I’m glad I’m learning how to make ebooks. I’ve got my Transreal Books page working pretty well, with my Collected Stories on it, and my Collected Essays coming online soon. I made an ebook Flurb of issue #13 as well, and next fall if I can work things out with my authors and the technology, I may put together a Completely Flurb: E Flurbus Unum ebook omnibus that’s about a hundred megabytes in size. Go frikkin’ wild with this sh*t.
Anyway, back to NYC. Always so great to be in Central Park, the classic contrast between the skyscrapers and the old trees and grassy swards with humans at rest and play. Very New Yorker cover.
My wife and I have been to NYC so many times over the years, it’s kind of a constant in this changing world, the frail honks (Love the minatory traffic signs: DON’T HONK (what part of that don’t you understand??)), the siren wails, the rumble and jostle, the shuffle of feet, the smells, the windows at Bonwit’s, the rhythms of the subways, the ballet at the Joyce, the ubiquity of the New Yorkers, curt but not unkind.
I always smile when I see the perennial Army Recruitment Center in Times Square. It’s been there as long as I can remember, maybe forty years. I always imagine a group of guys on a wild spree in the Big Apple and then, late at night or in dawn’s early light, one of them reels into the Recruitment Center like a disoriented lobster who’s crookedly tail-snapping his way into a trap.
Later that day…“So this is Fort Dix!”
We happened upon the Alice in Wonderland statue in Central Park, and I posed for a photo on it—I actually did this once already, in 2005, and the reason I like to do this is that I’m thereby emulating my boyhood hero and my first actual writing mentor, Martin Gardner, who wrote a wonderful column for Scientific American for many years.
Dear Martin. He lent me about twenty rare books on the fourth dimension in 1982 when I was writing my nonfiction book, The Fourth Dimension. And now he’s dead.
Beautiful tree-shadows on the wall of the Met. And our bodies are shadows of our souls. How many dimensions?
March 31st, 2012 at 9:41 pm
If you can’t get a hold of the mp3, feel free to PM me and I’ll ffmpeg it for you.
April 1st, 2012 at 2:23 pm
Thanks for the idea, Isormophisms. Inspired by your kind offer, I managed to capture the stream as an mp3 inside Audacity on my desktop computer myself.
Two gotchas I had to deal with: First, the setting that lets Audacity tape whatever you computer is playing—this is hidden by default. This page in the Audacity Help site explains how to make the “Stereo Mix” input option visible. The second gotcha is that you have to turn OFF the Audacity Edit|Preferences|Recording|Software Playthrough option or you get a weird echo chamber effect.

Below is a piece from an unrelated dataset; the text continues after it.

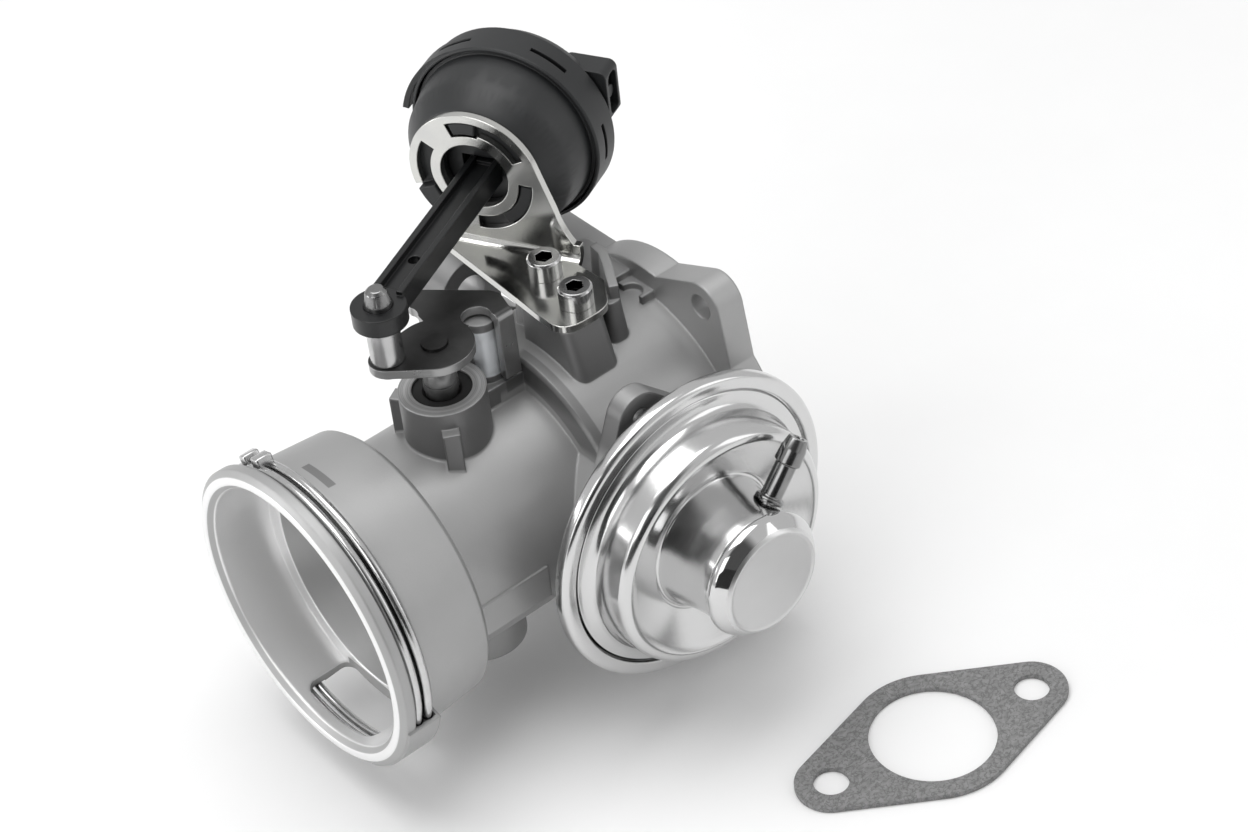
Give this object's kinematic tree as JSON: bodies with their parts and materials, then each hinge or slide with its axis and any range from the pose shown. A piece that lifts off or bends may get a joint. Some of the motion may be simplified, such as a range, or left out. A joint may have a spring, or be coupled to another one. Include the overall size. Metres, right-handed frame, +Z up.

Anyway now it’s all good, and I posted the interview that Jim Freund did with me. I don’t think I’ll post me reading Nested Scrolls, as I already posted a fairly good version of that from Borderlands.
April 4th, 2012 at 12:42 pm
Long live Martin Gardner.
Comparison of the two photos of you and Martin, make you look large (or him small). Or maybe the bronze statue is changing. I imagine that one, or both, of you have been partaking in Alice’s dream.
April 5th, 2012 at 6:32 am
1. Audacity is a great piece of freeware. Power to the people, right on.
2. Martin Gardner is going to be around a long time. Future civilizations may find it necessary to recreate him.
3. Hippos would totally work in low-gravity. Space hippos would travel in small herds, feeding on drifting space junk. Their major predator would be Space Crocodiles.
April 6th, 2012 at 1:47 pm
Hey, Rudy, I ended up getting Audacity v2.0, and had no problem with stereo mix (had v1.3.something before).
April 16th, 2012 at 9:27 pm
Funfact: Jimi Hendrix’s original idea for the cover of Electric Ladyland was to have a picture of the band sitting on that Alice In Wonderland statue with a bunch of children, before the record label nixed it for a more hamfisted idea.